Goal: Repeat only the lines from the one containing "# A seam thread" through the one containing "obj.matrix_world = world", exactly as written, both ends included.

Data excerpt:

<<<<

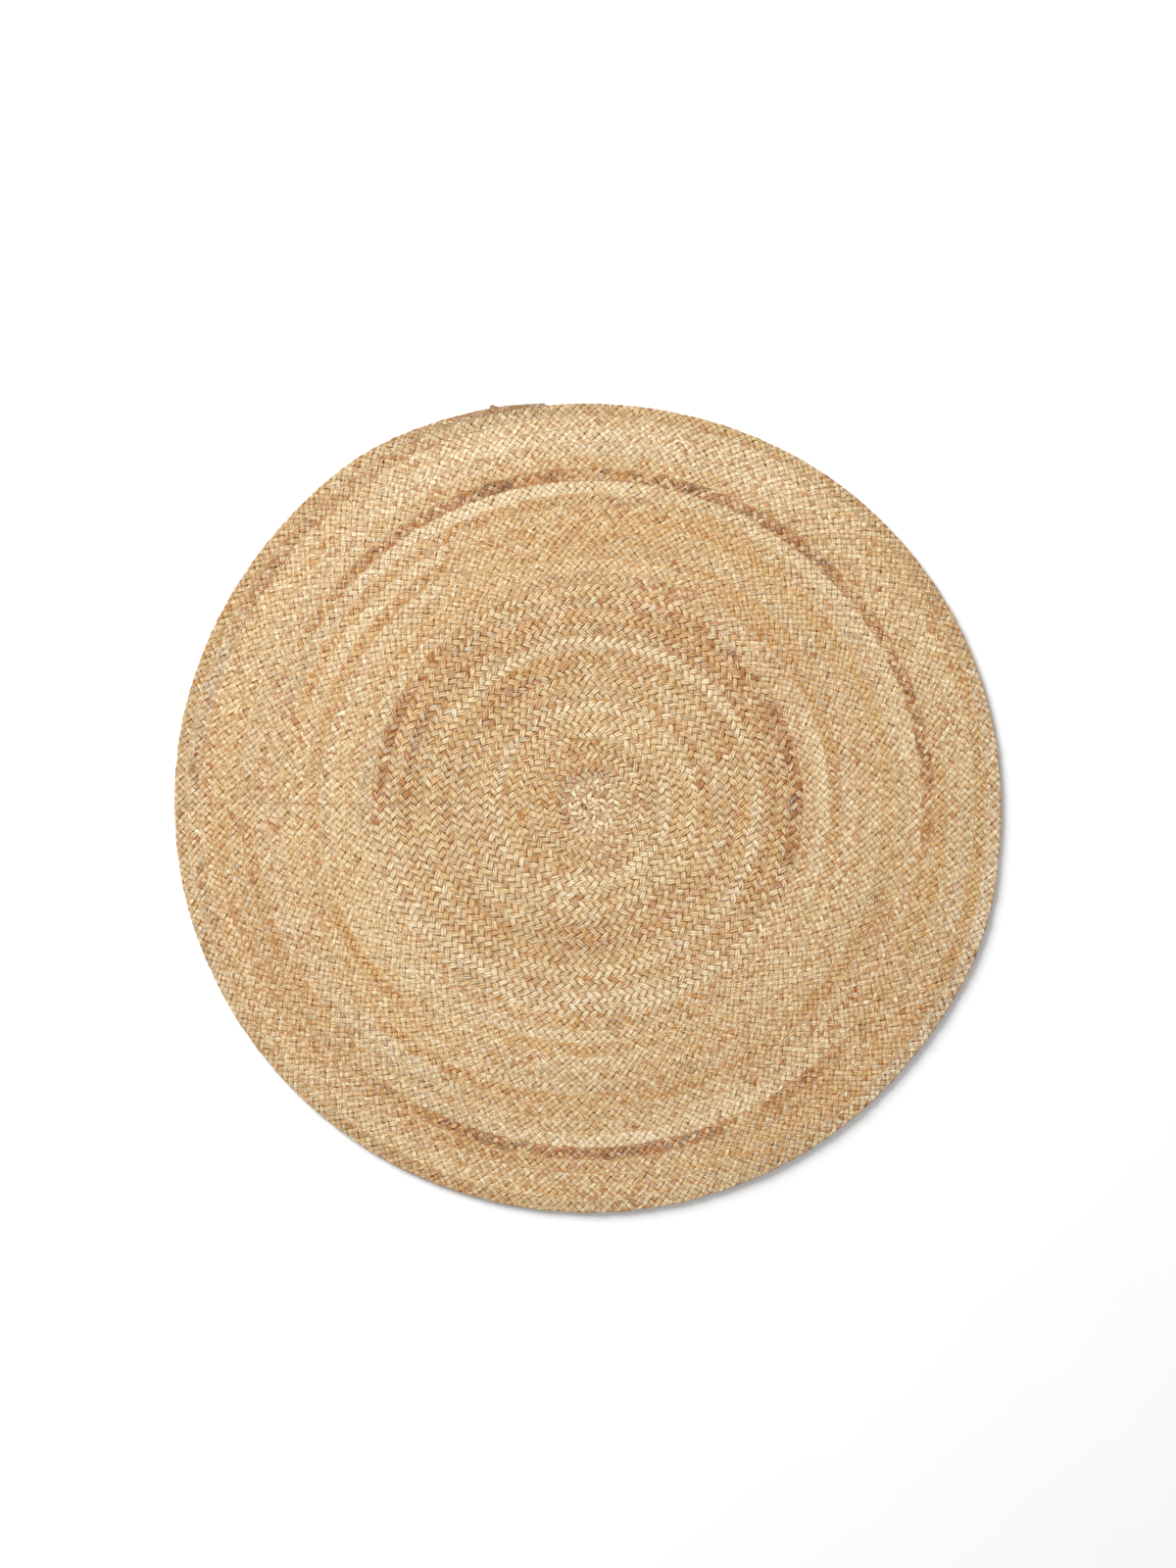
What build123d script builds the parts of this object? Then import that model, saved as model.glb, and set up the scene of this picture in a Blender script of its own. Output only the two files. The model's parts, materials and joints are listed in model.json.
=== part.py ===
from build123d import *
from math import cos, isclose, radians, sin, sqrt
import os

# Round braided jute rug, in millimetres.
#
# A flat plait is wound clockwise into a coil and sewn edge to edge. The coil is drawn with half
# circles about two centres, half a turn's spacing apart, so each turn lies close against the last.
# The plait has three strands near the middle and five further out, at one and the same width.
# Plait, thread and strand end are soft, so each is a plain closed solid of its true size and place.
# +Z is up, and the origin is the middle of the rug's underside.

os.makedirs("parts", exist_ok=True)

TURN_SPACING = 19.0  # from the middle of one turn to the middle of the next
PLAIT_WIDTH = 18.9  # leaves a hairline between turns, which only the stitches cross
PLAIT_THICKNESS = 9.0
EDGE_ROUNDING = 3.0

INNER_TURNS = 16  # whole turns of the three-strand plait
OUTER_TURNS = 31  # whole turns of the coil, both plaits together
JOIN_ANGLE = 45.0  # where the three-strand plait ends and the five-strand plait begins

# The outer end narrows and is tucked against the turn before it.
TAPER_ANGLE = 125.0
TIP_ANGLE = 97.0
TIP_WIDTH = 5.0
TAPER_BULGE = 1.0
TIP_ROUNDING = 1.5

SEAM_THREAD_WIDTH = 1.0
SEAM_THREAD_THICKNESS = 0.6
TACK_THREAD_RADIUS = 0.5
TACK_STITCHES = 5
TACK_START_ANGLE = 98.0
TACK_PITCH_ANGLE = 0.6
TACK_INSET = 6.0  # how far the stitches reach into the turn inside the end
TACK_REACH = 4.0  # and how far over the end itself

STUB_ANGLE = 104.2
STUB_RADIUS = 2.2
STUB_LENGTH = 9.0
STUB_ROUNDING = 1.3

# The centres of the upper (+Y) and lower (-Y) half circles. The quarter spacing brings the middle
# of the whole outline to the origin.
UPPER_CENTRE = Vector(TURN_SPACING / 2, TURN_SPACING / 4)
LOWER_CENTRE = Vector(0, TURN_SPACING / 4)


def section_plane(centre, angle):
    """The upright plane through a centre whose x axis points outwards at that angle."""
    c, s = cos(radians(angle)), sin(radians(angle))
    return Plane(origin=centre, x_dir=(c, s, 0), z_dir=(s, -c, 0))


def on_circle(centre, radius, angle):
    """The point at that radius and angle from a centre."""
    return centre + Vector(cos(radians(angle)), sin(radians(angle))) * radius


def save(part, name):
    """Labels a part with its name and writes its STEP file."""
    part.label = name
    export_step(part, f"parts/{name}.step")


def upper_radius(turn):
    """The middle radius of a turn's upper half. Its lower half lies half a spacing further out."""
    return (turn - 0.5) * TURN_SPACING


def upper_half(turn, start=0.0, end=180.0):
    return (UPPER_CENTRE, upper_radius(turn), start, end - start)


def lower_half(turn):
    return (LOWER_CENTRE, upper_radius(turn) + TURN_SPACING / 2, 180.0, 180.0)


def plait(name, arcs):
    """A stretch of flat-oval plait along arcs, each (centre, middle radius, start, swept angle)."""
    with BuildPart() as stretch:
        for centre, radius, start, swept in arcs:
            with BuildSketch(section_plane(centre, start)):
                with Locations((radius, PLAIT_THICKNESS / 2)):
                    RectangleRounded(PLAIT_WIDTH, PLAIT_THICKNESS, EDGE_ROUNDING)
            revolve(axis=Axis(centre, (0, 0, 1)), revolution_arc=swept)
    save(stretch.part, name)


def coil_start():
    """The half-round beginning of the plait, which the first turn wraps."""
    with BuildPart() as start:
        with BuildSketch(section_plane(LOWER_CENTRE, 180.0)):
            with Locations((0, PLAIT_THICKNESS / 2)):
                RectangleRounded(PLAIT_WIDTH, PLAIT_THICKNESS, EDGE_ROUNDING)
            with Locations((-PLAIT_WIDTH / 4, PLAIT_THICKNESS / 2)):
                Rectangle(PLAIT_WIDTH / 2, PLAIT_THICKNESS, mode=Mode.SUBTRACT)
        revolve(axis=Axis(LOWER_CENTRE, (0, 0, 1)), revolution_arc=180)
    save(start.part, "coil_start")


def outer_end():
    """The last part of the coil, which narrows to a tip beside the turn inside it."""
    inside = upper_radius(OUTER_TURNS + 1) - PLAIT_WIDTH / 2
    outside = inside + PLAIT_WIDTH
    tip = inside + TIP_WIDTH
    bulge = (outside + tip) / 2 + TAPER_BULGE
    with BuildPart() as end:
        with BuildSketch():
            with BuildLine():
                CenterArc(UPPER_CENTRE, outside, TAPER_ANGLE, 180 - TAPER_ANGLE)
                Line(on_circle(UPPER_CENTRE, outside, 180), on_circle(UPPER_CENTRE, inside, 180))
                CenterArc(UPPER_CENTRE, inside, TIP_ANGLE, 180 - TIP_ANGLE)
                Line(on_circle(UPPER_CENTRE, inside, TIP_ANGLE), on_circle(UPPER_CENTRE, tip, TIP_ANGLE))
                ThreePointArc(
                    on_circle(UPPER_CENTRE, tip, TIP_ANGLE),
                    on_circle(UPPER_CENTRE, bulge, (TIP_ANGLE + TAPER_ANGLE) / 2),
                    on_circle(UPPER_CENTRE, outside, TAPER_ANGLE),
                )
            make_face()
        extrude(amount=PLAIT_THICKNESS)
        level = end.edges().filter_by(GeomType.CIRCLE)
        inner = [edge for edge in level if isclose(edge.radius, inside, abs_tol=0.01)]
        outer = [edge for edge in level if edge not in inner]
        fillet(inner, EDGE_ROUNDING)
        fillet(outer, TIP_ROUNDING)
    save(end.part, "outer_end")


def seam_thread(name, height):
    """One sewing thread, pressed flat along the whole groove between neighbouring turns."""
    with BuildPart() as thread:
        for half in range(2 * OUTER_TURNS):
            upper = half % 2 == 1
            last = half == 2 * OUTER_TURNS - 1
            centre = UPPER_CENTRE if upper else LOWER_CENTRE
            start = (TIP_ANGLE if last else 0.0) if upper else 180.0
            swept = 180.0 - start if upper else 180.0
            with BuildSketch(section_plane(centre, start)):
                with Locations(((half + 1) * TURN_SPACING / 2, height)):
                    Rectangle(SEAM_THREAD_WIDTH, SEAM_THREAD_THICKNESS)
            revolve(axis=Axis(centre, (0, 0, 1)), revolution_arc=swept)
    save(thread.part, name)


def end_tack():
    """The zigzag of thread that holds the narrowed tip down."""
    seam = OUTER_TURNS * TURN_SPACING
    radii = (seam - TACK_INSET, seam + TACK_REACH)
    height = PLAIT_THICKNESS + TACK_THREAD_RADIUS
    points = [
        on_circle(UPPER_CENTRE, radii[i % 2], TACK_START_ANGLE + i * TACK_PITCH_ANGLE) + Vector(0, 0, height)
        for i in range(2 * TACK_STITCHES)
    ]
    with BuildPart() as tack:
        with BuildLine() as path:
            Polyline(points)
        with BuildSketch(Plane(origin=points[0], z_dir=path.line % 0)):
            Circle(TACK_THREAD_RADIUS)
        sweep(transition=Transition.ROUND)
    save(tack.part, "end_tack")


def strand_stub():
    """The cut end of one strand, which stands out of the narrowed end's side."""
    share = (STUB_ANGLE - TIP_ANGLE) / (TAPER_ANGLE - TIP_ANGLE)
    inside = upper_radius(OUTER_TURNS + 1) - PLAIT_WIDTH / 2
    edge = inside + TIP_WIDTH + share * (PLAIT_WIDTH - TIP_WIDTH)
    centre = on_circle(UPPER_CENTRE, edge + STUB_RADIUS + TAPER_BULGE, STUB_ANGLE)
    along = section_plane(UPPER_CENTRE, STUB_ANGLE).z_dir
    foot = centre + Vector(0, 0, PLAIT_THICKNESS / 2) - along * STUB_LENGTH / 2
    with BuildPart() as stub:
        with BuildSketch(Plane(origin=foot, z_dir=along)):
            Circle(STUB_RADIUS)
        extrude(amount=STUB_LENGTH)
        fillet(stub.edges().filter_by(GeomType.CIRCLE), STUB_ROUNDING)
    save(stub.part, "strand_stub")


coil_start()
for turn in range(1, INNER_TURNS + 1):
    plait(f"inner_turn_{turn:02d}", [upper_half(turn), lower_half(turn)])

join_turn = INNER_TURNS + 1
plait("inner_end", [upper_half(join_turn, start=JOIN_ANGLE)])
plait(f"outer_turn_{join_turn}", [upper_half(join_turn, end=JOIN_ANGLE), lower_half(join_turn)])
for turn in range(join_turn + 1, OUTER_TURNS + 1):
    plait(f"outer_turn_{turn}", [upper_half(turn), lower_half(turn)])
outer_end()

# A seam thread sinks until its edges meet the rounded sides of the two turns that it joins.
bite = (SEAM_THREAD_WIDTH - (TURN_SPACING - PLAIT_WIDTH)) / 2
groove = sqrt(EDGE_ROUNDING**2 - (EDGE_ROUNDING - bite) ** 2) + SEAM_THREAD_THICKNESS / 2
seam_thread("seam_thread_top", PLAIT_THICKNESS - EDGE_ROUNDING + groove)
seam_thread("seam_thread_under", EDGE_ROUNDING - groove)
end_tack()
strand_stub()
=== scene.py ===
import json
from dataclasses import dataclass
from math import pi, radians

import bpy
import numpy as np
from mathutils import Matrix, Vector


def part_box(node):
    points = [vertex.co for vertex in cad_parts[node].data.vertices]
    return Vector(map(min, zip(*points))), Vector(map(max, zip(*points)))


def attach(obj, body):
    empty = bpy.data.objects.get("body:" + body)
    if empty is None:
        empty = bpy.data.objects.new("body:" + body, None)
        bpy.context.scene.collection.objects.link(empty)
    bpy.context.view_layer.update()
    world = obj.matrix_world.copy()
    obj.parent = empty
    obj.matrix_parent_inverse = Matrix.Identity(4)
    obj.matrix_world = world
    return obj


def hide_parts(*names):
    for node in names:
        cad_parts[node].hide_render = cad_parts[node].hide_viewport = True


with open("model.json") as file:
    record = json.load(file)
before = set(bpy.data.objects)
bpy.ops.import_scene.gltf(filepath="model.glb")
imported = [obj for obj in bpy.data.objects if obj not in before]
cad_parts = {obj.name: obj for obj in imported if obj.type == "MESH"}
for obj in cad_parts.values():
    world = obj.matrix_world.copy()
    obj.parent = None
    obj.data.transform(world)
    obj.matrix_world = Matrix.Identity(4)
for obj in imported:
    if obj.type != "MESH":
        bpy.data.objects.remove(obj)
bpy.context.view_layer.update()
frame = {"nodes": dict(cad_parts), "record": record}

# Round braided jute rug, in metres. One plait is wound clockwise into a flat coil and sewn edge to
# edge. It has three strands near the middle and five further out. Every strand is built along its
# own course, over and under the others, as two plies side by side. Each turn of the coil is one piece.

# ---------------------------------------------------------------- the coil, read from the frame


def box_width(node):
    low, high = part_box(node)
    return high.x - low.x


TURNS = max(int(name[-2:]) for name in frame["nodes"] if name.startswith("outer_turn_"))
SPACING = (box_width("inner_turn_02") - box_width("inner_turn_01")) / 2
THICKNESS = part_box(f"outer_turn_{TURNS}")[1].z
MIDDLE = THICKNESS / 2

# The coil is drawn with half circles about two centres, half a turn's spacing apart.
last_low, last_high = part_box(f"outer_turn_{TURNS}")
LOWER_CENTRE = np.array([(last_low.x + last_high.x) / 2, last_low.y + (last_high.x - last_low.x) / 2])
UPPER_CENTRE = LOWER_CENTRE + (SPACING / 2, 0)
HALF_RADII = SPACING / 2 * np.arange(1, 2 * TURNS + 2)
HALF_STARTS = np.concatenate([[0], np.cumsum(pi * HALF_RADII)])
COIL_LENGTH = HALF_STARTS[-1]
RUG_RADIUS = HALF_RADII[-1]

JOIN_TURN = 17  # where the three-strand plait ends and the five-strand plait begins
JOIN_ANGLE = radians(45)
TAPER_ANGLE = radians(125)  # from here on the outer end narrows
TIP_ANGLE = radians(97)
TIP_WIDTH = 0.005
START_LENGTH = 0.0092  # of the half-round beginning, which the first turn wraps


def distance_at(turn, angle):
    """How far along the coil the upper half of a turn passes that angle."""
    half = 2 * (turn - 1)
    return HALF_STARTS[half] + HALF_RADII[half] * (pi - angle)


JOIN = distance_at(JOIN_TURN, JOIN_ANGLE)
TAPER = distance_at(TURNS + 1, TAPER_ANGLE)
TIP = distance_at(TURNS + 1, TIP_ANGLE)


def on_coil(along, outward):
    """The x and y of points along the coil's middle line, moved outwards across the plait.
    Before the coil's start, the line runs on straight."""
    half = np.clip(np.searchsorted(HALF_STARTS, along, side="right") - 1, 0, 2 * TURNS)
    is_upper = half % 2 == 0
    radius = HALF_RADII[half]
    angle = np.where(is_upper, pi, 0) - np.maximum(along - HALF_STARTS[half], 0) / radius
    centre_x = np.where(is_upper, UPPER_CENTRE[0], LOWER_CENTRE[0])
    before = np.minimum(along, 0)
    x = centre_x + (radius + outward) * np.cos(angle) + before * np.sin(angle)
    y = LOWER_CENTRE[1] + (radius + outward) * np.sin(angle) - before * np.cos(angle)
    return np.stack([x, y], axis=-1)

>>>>

Result:
# A seam thread sinks until its edges meet the rounded sides of the two turns that it joins.
bite = (SEAM_THREAD_WIDTH - (TURN_SPACING - PLAIT_WIDTH)) / 2
groove = sqrt(EDGE_ROUNDING**2 - (EDGE_ROUNDING - bite) ** 2) + SEAM_THREAD_THICKNESS / 2
seam_thread("seam_thread_top", PLAIT_THICKNESS - EDGE_ROUNDING + groove)
seam_thread("seam_thread_under", EDGE_ROUNDING - groove)
end_tack()
strand_stub()
=== scene.py ===
import json
from dataclasses import dataclass
from math import pi, radians

import bpy
import numpy as np
from mathutils import Matrix, Vector


def part_box(node):
    points = [vertex.co for vertex in cad_parts[node].data.vertices]
    return Vector(map(min, zip(*points))), Vector(map(max, zip(*points)))


def attach(obj, body):
    empty = bpy.data.objects.get("body:" + body)
    if empty is None:
        empty = bpy.data.objects.new("body:" + body, None)
        bpy.context.scene.collection.objects.link(empty)
    bpy.context.view_layer.update()
    world = obj.matrix_world.copy()
    obj.parent = empty
    obj.matrix_parent_inverse = Matrix.Identity(4)
    obj.matrix_world = world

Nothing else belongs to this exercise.